According to Tamil Nadu, the attempt of Kerala, as seen in its response, was to somehow prevent it from raising the level to 142 ft at the dam on one pretext or the other and the state was raising issues that had been fully addressed by experts from the Central Water Commission (CWC). On November 9, Kerala had filed an affidavit disputing the rule curve adopted by the Supervisory Committee on Tamil Nadu’s suggestion. It stated that the long-term solution to the problem was a new dam and the existing one must be decommissioned.
Also Read: Right to be Forgotten
Kerala in its reply had enlarged the scope and raised various issues which have been settled by the two judgments of the Supreme Court based on the report of the Expert Committee (2000) and Empowered Committee (2012) which had gone extensively into the safety aspect of the dam. Tamil Nadu’s counter-affidavit asserted that the dam was “hydrologically, structurally and seismically safe” as decided by the Supreme Court and it had been further strengthened under the supervision of the Committee.
Earlier, the apex court in its order, dated October 28, 2021, had directed Kerala to file an affidavit, especially to deal with the rule curve issue and clarify its stand on or before November 8, 2021. It also granted liberty to both the state governments to file their responses.
It is pertinent to note that another petition has been filed in the Supreme Court seeking a direction to the central government to immediately deploy any of the central security forces at the dam for its protection. The petition was filed by Stalin Baskaran. According to the petition, all political parties and social activists in Kerala with the support of the state government may demolish the dam any time which provides solace to lakhs of people in Tamil Nadu.
In October, the Kerala government had highlighted before the Supreme Court that the consequences of any failure of the dam could be extremely catastrophic and beyond human imagination. Two petitions were filed in the Court alleging that the Supervisory Committee, formed as per the Court’s order in 2014, was not functioning properly for the past six years.
The Court had then ordered the chief secretary of Tamil Nadu to come out with the rule curve immediately, or face action. The Court, which had declared the dam as hydrologically and seismically safe previously in 2014, asked Kerala and Tamil Nadu to act seriously as “people’s lives are at risk”. In compliance with the order, the Central Water Commission and the Supervisory Committee filed a status report on October 14.
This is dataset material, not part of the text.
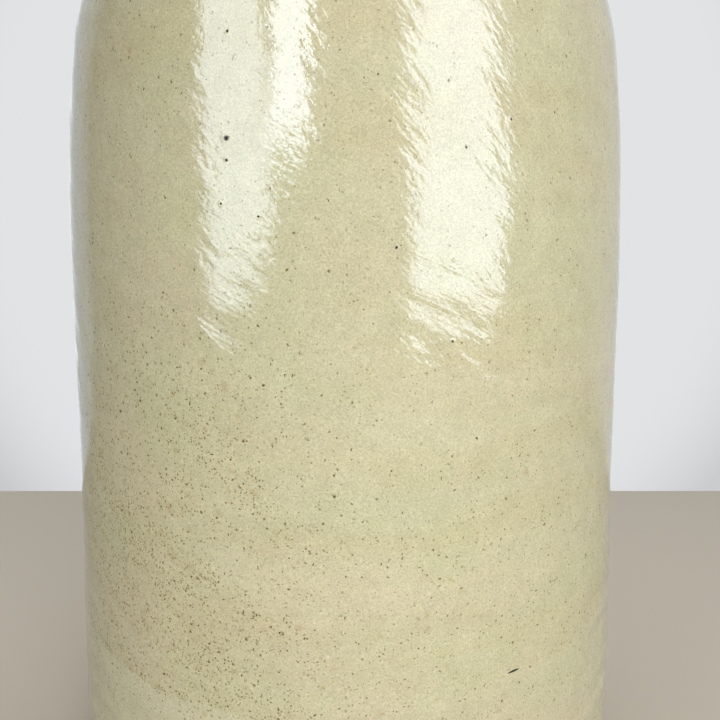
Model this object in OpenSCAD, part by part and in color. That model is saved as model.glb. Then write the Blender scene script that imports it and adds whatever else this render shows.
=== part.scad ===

On November 21, 2014, the water level in the dam hit 142 ft for the first time in 35 years. Currently, the water from the Periyaru (Thekkady) Lake created by the dam is diverted through the watershed cutting and a tunnel to Forebay Dam near Kumily (Iraichalpalam).
The control and safety of the dam and the validity and fairness of the lease agreement have been the points of dispute between Kerala and Tamil Nadu. The Supreme Court judgment came on February 27, 2006, allowing Tamil Nadu to raise the level of the dam to 152 ft after strengthening it. Responding to it, the Mullaperiyar dam was declared an “endangered” scheduled dam by the Kerala government under the disputed Kerala Irrigation and Water Conservation (Amendment) Act, 2006. That year, the Supreme Court allowed for the storage level to be raised to 142 ft (43 m) pending completion of the proposed strengthening measures, provision of other additional vents and implementation of other suggestions. The Kerala government announced a new “Dam Safety Act” against increasing the storage level of the dam, which has been challenged by Tamil Nadu on various grounds. The Supreme Court issued notice to Kerala to respond but did not stay the operation of the Act even as an interim measure. The Court then advised the states to settle the matter amicably and termed the Act as not unconstitutional.
On February 18, 2010, the apex court decided to constitute a five-member empowered committee to study all the issues of the dam and sought a report from it within six months. The Committee, headed by former Chief Justice of India AS Anand, was to examine all issues related to the dam’s safety and the storage level.
On March 8, 2010, Tamil Nadu told the apex court that it was not interested in settling the dispute with Kerala before the committee. However, the top court refused to accept Tamil Nadu’s request. The Court also criticised the central government for its reluctance in funding the empowered committee.
In 2014, the Supreme Court constituted a permanent Supervisory Committee to oversee all the aspects of the dam. The Committee consists of three members and is headed by a member from the Central Water Commission of the Ministry of Water Resources. The two other members belong to the respective states.
After the flood situation in Kerala since 2018 and the destruction of Rishiganga hydroelectric project and Tapovan dam in Uttarakhand, the safety of the dam has again come into public attention in 2021. It is now up to the apex court to push for a resolution to the long running and politically-charged dispute.